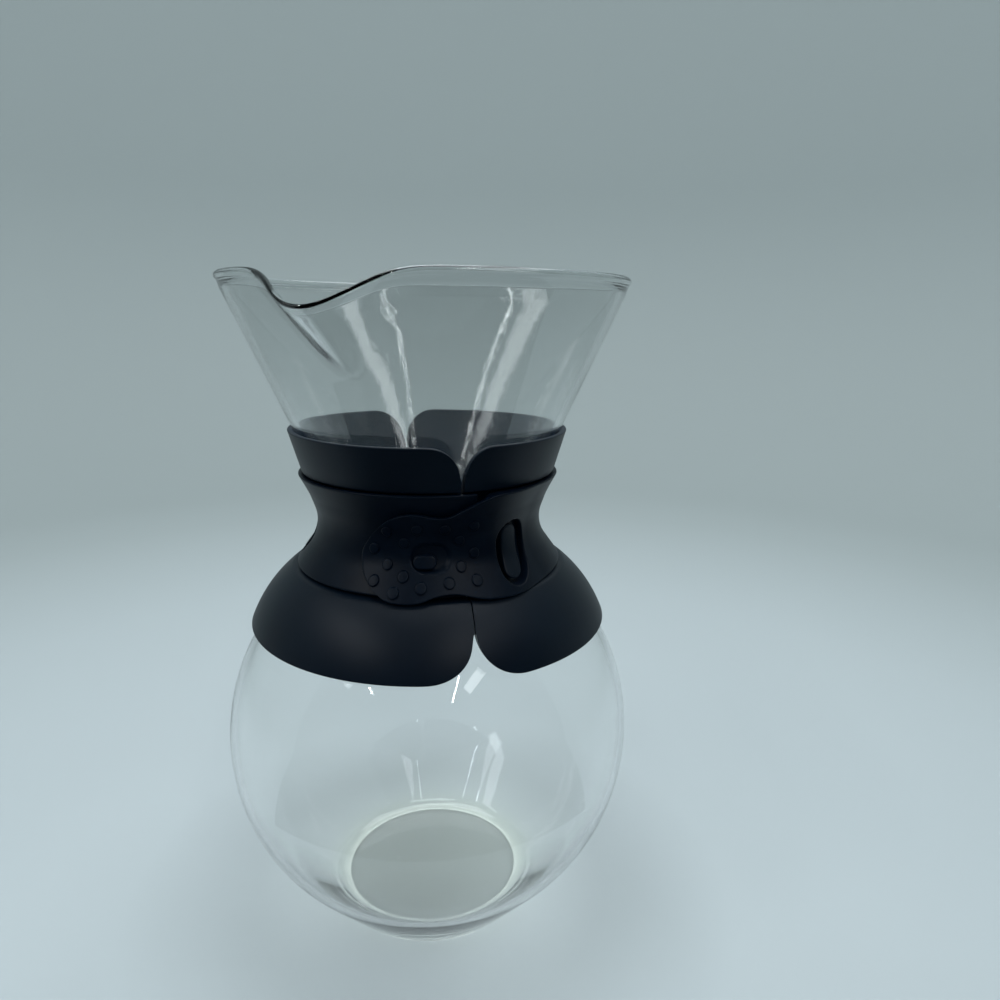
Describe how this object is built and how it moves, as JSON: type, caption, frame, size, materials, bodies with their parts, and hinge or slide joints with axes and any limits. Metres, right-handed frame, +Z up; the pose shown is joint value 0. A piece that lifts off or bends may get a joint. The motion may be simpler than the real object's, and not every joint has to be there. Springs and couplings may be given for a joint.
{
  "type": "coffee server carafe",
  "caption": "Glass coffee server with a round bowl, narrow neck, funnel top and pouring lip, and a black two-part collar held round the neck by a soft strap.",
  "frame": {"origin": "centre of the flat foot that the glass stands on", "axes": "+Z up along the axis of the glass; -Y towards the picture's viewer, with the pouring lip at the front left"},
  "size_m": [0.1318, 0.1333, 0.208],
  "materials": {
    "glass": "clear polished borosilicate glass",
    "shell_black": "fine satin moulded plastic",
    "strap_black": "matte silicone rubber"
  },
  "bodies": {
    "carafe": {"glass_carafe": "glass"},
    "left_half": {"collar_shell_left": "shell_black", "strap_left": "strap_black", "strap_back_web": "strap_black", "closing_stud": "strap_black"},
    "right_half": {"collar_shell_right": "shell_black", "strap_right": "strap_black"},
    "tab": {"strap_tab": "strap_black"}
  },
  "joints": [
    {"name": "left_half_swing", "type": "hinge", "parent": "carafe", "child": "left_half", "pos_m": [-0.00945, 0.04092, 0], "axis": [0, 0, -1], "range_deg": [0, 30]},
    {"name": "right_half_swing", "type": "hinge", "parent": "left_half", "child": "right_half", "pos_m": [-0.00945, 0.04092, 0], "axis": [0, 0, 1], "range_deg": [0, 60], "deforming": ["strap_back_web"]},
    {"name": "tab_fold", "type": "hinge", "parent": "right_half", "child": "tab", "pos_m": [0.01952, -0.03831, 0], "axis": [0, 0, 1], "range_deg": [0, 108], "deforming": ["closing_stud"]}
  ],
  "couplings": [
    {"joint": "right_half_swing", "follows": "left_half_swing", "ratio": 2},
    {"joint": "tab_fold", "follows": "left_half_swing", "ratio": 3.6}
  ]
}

········

> Directions for this task
Using the data above, say how many lines include "that". No other reply is needed.

> Exercise answer
2